Gather these ingredients to make your Savory Steak Gorgonzola Alfredo with Creamy Parmesan Sauce:

  • 2 boneless ribeye or sirloin steaks (about 68 oz each)
  • 1 tablespoon olive oil
  • Salt and pepper to taste
  • 12 oz fettuccine pasta (or your preferred pasta)
  • 1 tablespoon unsalted butter
  • 3 cloves garlic, minced
  • 1 cup heavy cream
  • ½ cup Gorgonzola cheese, crumbled
  • ½ cup grated Parmesan cheese
  • ¼ teaspoon crushed red pepper flakes (optional for heat)
  • Fresh parsley for garnish

Instructions

Cook the Pasta:

  1. Boil the Pasta: In a large pot of salted boiling water, cook the fettuccine pasta according to the package directions until al dente. Drain and set aside, reserving 1 cup of pasta water.

Cook the Steak:

  1. Season the Steak: Pat the steaks dry with paper towels and season generously with salt and pepper.
  2. Cook the Steak: Heat the olive oil in a large skillet over medium-high heat. Add the steaks and cook for about 4-5 minutes per side, depending on thickness, for medium-rare to medium doneness. Adjust cooking time for desired doneness.
  3. Rest the Steak: Remove the steaks from the skillet and let them rest for 5 minutes before slicing them thinly against the grain.
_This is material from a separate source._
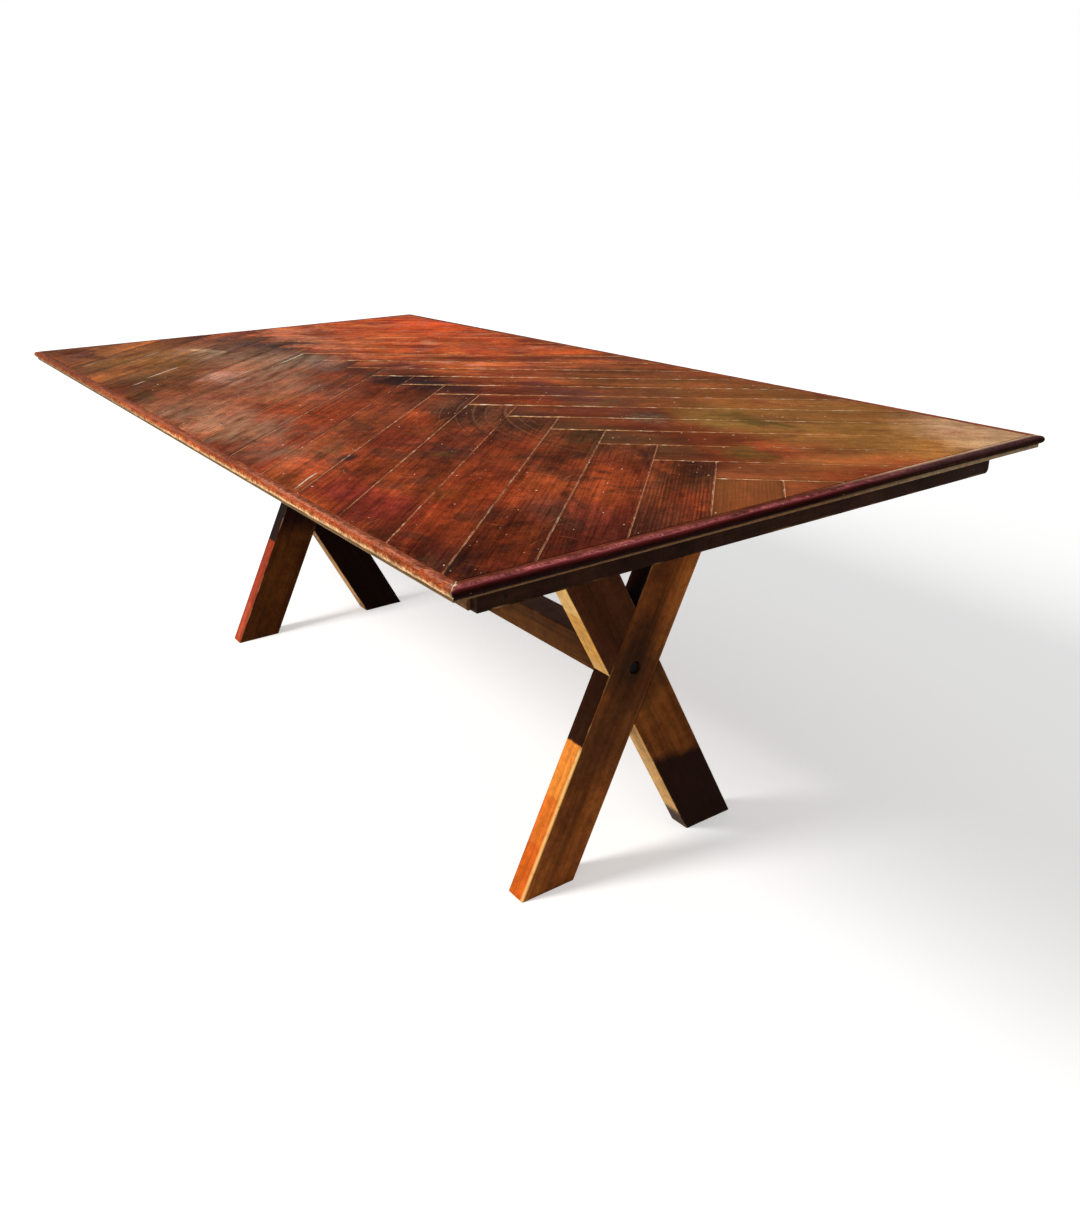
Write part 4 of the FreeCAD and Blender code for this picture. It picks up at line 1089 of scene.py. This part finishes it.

Make the Creamy Alfredo Sauce:

  1. Sauté Garlic: In the same skillet, melt the butter over medium heat. Add the minced garlic and sauté for about 1 minute, or until fragrant.
  2. Add the Cream: Pour in the heavy cream and stir to combine. Bring to a simmer and cook for 2-3 minutes until the cream slightly thickens.
  3. Add the Cheeses: Lower the heat and stir in the Gorgonzola and Parmesan cheeses, stirring until the cheeses melt and the sauce becomes creamy. Add the crushed red pepper flakes, if desired, for a little heat.
  4. Adjust the Sauce Consistency: If the sauce is too thick, add a little of the reserved pasta water, a tablespoon at a time, until the desired consistency is achieved.

Combine the Pasta and Sauce:

  1. Toss the Pasta: Add the cooked pasta to the skillet with the sauce and toss to coat evenly. Cook for an additional 2 minutes to allow the pasta to absorb some of the sauce.

Serve and Garnish:

  1. Serve: Divide the pasta between serving plates, topping with slices of steak. Garnish with fresh parsley and additional grated Parmesan cheese, if desired. Serve immediately.